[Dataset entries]
- - - - -

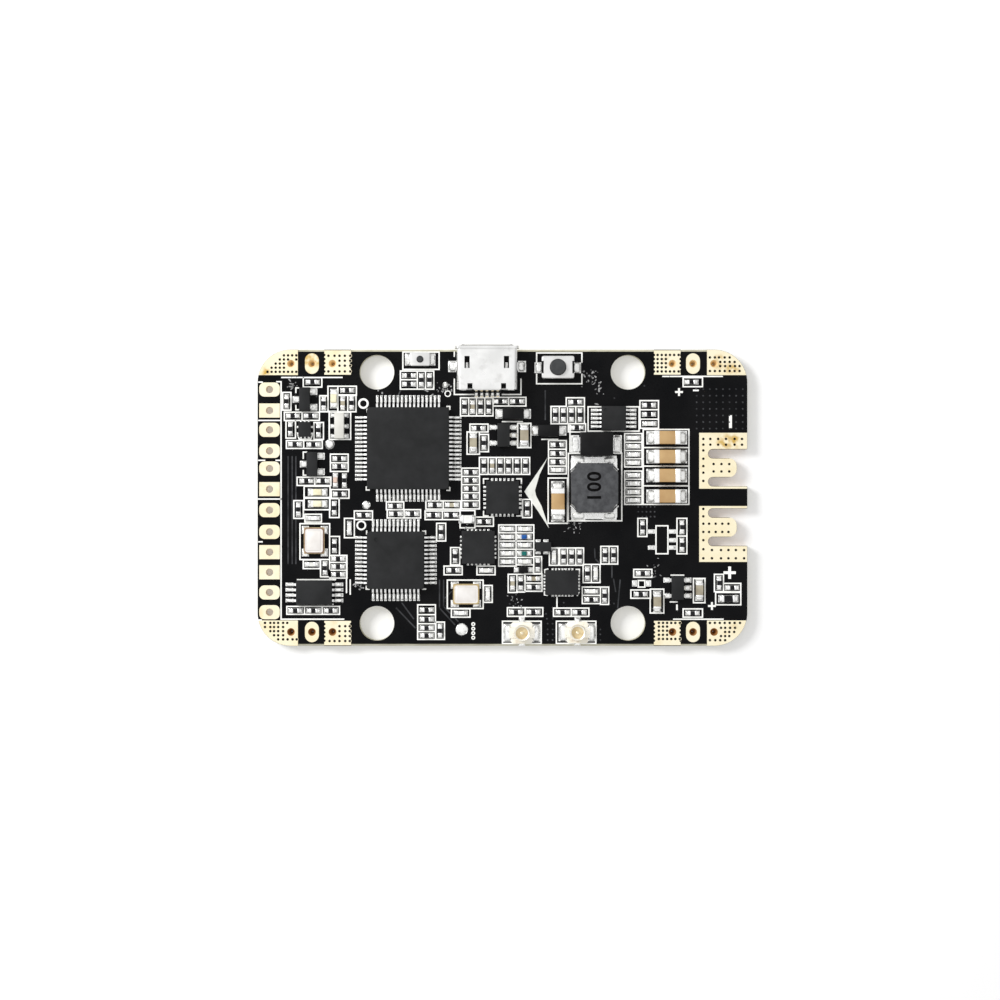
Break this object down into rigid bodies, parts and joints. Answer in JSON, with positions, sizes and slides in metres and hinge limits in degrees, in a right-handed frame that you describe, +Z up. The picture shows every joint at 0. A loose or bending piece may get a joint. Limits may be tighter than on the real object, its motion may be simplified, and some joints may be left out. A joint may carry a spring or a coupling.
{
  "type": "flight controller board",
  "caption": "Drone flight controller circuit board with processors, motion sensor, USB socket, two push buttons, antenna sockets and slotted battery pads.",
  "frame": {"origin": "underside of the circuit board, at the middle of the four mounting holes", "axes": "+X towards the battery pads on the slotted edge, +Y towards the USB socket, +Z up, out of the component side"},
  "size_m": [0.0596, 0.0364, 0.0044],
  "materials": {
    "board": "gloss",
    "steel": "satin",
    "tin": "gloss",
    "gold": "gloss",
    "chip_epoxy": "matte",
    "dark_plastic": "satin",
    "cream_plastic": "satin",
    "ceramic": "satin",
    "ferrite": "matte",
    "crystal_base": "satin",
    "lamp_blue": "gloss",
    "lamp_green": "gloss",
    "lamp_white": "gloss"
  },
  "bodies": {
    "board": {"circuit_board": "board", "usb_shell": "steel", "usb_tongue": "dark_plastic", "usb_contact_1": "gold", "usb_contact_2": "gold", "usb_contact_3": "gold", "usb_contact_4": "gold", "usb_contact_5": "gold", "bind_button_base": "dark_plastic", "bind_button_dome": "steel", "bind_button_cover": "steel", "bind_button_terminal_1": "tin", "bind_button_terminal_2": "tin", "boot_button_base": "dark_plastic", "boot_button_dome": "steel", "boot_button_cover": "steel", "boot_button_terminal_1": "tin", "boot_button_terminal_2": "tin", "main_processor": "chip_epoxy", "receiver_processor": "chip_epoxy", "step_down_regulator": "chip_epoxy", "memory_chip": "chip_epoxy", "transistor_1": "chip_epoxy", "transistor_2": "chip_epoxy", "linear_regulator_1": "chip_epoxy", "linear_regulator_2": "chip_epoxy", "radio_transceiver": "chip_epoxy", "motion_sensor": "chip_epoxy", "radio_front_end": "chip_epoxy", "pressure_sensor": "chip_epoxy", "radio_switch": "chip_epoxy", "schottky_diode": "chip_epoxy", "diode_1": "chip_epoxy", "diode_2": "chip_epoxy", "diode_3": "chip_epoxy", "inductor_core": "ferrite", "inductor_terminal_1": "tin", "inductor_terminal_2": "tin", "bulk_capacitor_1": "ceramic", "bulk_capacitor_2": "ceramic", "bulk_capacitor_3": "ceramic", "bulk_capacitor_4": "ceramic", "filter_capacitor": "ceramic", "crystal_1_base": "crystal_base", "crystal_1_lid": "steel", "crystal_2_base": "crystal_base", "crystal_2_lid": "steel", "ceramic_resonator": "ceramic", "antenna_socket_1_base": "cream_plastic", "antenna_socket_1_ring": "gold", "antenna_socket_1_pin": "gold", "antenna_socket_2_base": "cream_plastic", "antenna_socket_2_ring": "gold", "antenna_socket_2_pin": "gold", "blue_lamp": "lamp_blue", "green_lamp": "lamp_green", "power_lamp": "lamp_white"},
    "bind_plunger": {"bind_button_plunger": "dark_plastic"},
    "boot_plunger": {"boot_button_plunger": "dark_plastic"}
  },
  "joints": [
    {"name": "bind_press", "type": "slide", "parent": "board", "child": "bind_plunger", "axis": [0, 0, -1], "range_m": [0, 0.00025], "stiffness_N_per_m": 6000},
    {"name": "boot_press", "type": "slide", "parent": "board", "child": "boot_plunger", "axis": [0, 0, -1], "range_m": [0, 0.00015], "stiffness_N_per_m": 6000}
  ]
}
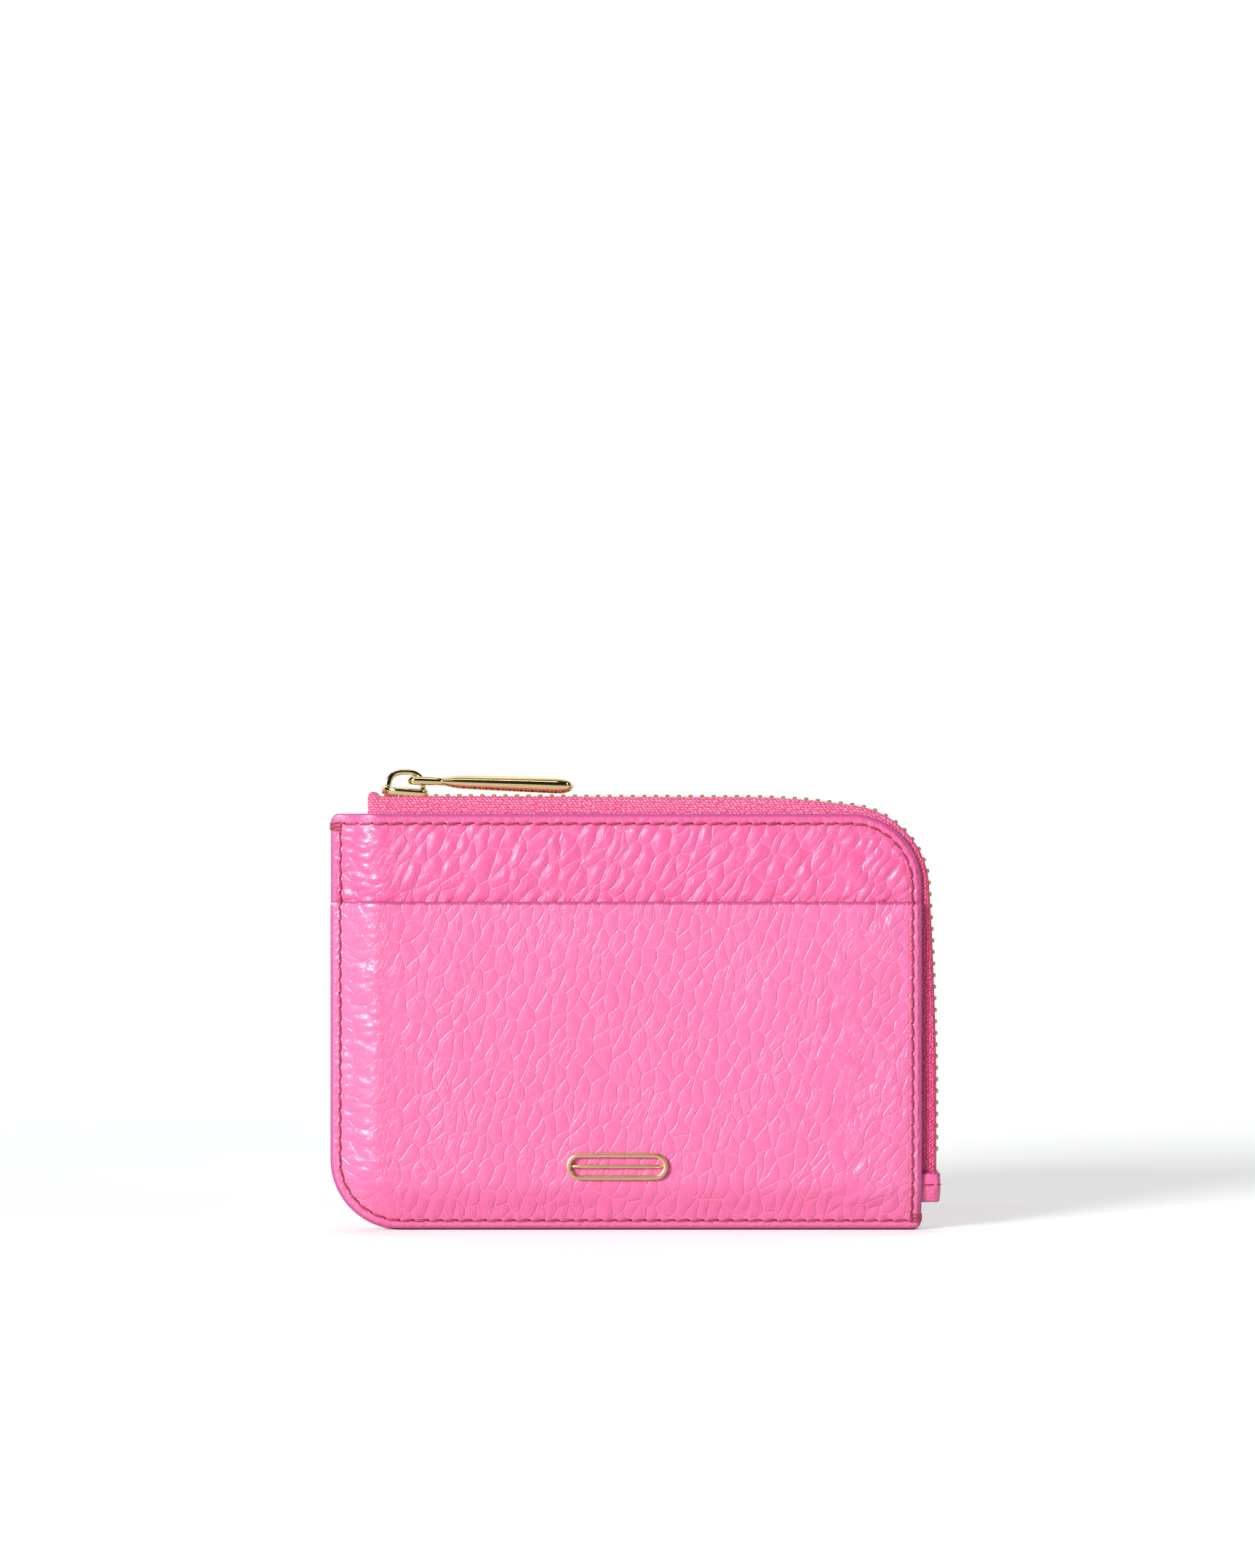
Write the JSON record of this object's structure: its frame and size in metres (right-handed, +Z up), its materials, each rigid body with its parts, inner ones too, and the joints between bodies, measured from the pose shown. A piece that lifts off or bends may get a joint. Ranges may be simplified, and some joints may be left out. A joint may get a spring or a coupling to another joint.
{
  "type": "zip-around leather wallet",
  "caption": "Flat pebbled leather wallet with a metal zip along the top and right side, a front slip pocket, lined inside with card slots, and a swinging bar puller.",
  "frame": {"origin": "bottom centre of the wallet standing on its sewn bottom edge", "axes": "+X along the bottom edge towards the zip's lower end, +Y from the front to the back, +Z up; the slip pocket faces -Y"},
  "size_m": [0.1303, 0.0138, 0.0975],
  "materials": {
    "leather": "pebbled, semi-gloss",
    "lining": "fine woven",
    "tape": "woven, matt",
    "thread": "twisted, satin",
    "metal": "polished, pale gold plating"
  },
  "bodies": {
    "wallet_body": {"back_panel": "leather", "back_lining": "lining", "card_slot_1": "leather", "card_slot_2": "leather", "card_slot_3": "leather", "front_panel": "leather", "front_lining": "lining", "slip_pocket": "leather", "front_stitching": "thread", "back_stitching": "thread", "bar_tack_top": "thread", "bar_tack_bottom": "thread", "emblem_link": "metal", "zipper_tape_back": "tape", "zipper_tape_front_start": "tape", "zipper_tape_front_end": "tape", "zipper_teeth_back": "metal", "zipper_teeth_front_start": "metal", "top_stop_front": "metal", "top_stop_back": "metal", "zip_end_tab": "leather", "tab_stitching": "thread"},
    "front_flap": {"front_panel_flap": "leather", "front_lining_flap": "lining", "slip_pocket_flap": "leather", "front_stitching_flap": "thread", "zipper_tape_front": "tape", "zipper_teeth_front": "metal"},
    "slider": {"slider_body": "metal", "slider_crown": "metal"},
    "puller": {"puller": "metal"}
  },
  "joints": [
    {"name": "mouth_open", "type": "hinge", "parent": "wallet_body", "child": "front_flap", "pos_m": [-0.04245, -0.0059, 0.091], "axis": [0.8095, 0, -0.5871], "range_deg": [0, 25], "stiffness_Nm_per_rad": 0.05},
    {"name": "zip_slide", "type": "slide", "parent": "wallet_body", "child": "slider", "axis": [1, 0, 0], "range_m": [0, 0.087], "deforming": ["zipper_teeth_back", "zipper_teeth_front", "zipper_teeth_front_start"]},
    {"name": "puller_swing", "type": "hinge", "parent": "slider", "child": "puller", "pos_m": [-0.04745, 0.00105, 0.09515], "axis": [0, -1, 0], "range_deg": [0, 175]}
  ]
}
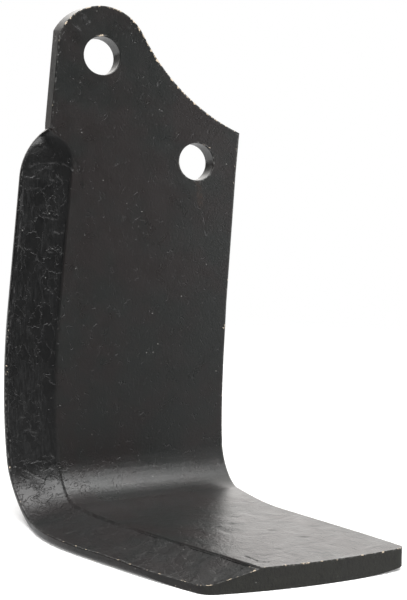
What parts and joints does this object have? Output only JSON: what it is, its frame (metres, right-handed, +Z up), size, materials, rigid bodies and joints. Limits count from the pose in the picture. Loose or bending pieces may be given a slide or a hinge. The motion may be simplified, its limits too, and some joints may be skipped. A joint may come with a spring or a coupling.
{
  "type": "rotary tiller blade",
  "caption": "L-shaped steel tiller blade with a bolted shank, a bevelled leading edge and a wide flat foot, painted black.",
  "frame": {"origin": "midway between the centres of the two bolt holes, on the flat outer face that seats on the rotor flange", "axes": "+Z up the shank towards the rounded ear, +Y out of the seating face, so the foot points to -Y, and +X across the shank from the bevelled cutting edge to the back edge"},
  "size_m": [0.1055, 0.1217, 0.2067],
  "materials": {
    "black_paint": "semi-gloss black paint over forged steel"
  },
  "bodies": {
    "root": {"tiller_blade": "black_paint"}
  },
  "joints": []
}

- - - - -

__Task prompt__: Point out every line holding the string "picture" and copy it.

__Output of the task__:
Break this object down into rigid bodies, parts and joints. Answer in JSON, with positions, sizes and slides in metres and hinge limits in degrees, in a right-handed frame that you describe, +Z up. The picture shows every joint at 0. A loose or bending piece may get a joint. Limits may be tighter than on the real object, its motion may be simplified, and some joints may be left out. A joint may carry a spring or a coupling.
What parts and joints does this object have? Output only JSON: what it is, its frame (metres, right-handed, +Z up), size, materials, rigid bodies and joints. Limits count from the pose in the picture. Loose or bending pieces may be given a slide or a hinge. The motion may be simplified, its limits too, and some joints may be skipped. A joint may come with a spring or a coupling.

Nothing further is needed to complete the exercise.